C’est de quoi je ne tombe pas d’accord, et pour produire la pièce qui a reçu le plus de louanges et qui a été l’admiration de toute la France ; N’est-il pas vrai que Chimène exprime mieux son amour que sa piété, que son inclination est plus éloquente que sa raison, qu’elle excuse mieux le parricide qu’elle ne le condamne, que sous ce désir de vengeance qu’elle découvre, on y remarque aisément une autre passion qui la retient, et qu’elle paraît incomparablement plus amoureuse qu’irritée ? Disons enfin que l’on voit et que l’on sent que cette fille est préparée à épouser le meurtrier de son Père, et que l’Amour qui triomphe de la Nature la va rendre coupable du crime que son Amant vient de commettre. Disons encore que si les filles sont assez sincères pour nous découvrir leurs sentiments, elles avoueront que l’amour de Chimène fait bien plus {p. 208}d’impression sur leur esprit que sa piété, qu’elles sont bien plus touchées de la perte qu’elle a faite de son Amant, que de celle qu’elle a faite de son Père, et qu’elles sont bien plus disposées à imiter son injustice qu’à la condamner.

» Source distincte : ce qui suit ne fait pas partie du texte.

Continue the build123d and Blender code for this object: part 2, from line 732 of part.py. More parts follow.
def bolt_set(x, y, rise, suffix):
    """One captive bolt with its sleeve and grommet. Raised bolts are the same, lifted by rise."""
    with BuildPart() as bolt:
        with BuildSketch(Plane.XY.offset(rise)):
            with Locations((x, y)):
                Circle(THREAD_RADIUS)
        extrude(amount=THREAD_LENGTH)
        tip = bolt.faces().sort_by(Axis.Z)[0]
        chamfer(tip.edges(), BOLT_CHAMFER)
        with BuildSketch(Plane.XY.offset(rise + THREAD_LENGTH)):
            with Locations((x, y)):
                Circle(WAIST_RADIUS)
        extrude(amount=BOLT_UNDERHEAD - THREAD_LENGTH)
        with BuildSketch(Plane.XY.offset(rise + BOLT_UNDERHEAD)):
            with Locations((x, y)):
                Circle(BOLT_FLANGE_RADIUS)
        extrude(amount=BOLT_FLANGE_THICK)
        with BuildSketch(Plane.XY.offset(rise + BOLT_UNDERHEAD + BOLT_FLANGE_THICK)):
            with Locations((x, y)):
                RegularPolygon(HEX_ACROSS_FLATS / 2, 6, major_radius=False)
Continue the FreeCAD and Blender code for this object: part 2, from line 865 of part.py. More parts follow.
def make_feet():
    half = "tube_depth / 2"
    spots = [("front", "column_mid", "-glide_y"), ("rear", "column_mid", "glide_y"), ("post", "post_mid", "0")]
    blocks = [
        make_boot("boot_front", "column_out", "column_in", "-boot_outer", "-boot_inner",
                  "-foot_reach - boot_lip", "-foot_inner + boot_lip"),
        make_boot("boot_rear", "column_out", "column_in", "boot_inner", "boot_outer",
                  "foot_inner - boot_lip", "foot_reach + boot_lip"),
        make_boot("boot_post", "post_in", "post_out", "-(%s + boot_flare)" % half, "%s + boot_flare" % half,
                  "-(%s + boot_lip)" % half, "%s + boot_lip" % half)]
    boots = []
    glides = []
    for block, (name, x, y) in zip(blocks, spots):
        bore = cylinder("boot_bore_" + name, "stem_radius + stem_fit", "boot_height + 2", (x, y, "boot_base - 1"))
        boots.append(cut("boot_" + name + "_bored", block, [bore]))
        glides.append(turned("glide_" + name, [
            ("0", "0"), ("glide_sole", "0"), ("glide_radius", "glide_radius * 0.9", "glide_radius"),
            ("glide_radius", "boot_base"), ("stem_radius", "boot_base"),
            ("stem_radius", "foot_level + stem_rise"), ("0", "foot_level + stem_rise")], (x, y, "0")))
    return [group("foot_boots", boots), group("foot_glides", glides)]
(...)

L’homme est entièrement perverti depuis le péché, les mauvais exemples lui plaisent plus que les bons, parce qu’ils sont plus conformes à son humeur ; quand on lui représente sur le Théâtre le Vice avec ses laideurs et la Vertu avec ses beautés, il a bien plus d’inclination pour celui-là que pour celle-ci : Et comme les Poètes ne sont pas exempts de ce désordre qui n’épargne aucune personne, ils expriment beaucoup mieux les passions violentes que les modérées, les injustes que les raisonnables, et les criminelles que les innocentes : Si bien que contre leur intention même ils favorisent le péché qu’ils veulent détruire, et ils lui prêtent des armes pour combattre la Vertu qu’ils veulent défendre. C’est pourquoi je détournerai toujours les Chrétiens de la Comédie ; Je leur conseillerai d’éviter un écueil qui étant plus dangereux qu’agréable, fait faire souvent un triste naufrage à la Chasteté : Et me retranchant dans la raison de S. Cyprien, je leur dirai que le Fils de Dieu leur a défendu {p. 209}de regarder ce qu’il leur a défendu de commettre.